秋の楽しみといえば紅葉。その美しさは森林の豊かな恵みを再認識させてくれる。津山の山々も色づき始めた。秋の深まりが待ち遠しい。
二〇〇四年、台風で岡山県は空前の倒木被害を受けた。津山市など県北中心に被災は約五千五百ヘクタール。復旧問題をテーマに被災地を取材して回った経験があるが、広大な山肌に倒木がへばりついた無残な風景は今も忘れられない。被災地に限らず森全体が元気を失って、紅葉など景観面にも大きな影響が残った。
だが、県の五カ年の復旧計画に従って倒木撤去と植林が進み、九割方は復旧しているという。倒れた多くが針葉樹林だったというので、落葉樹と針葉樹の混交林が主体になるそうだ。まだ若い木ばかりだから新緑や紅葉が楽しめるのは先になるが、成長するにつれ、四季折々に変化に富んだ美しい風景を見せてくれることだろう。
被災地以外の森林も元気を取り戻してきたようだ。関連産業の状況も〇四年ごろと比べると国産材の需要が高まるなど好転の兆し。さらに洞爺湖サミットなどを通じ、温暖化防止など環境面やエネルギー問題の視点から森林に対する社会の関心、認識は深まっている。
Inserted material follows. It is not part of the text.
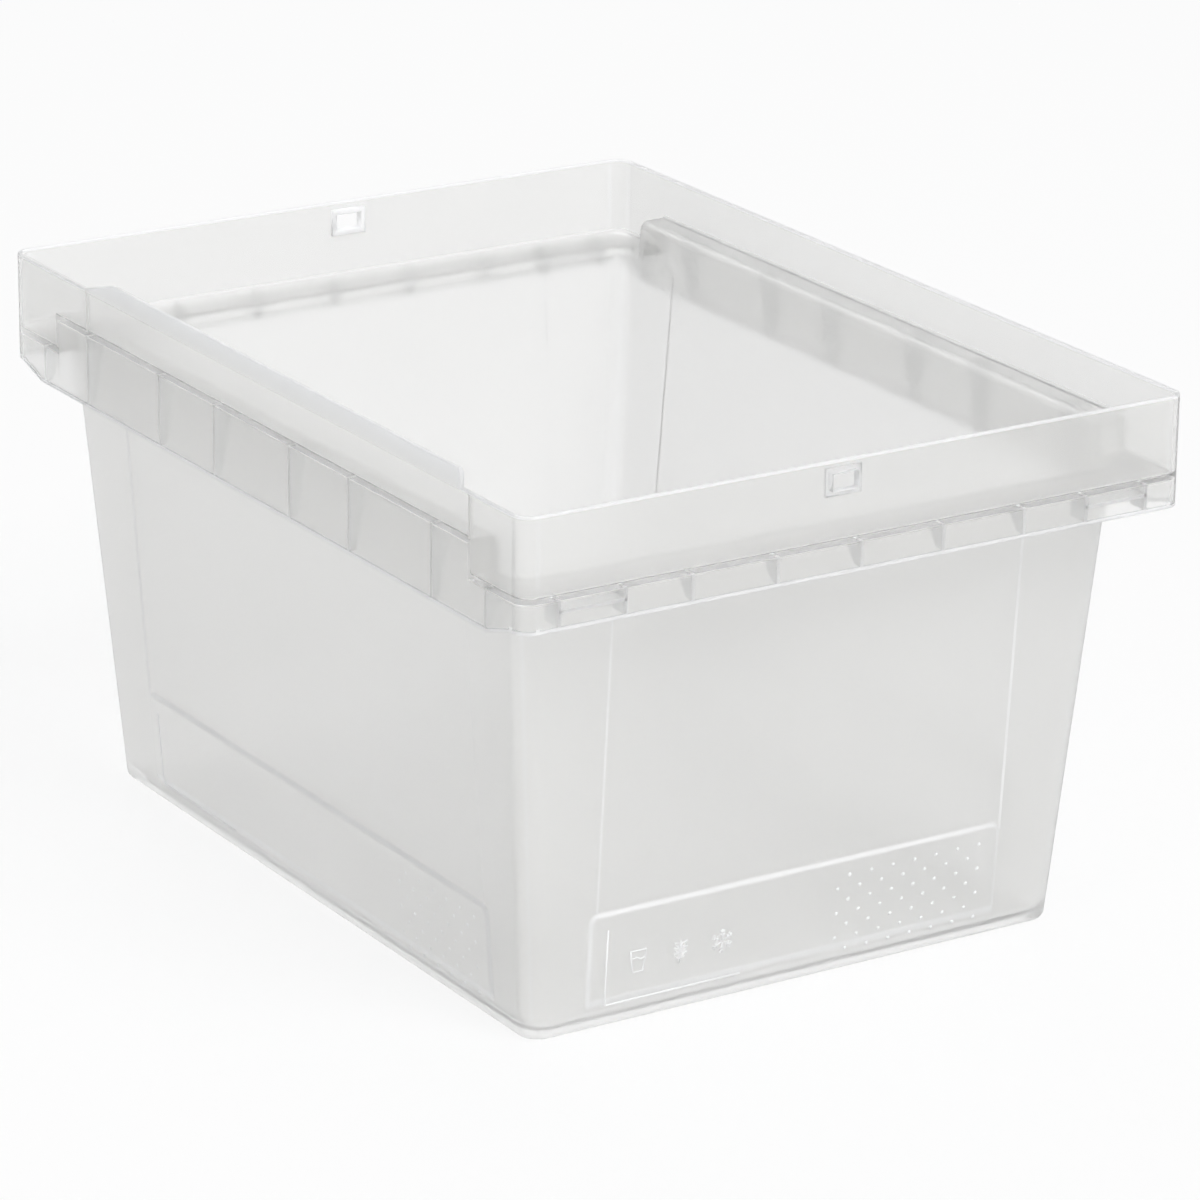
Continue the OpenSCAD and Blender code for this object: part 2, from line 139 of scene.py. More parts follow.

わが津山支社エリアでも最近、真庭市に続き津山市も農林水産省から「バイオマスタウン構想」認定▽新庄村が国土緑化推進機構から県内初の「森林セラピー基地」認定―といった、山や地域が元気になるような明るいニュースが続いている。
県立森林公園、奥津渓、蒜山、神庭の滝…。都会の方、ぜひ美しい県北の秋を満喫してください。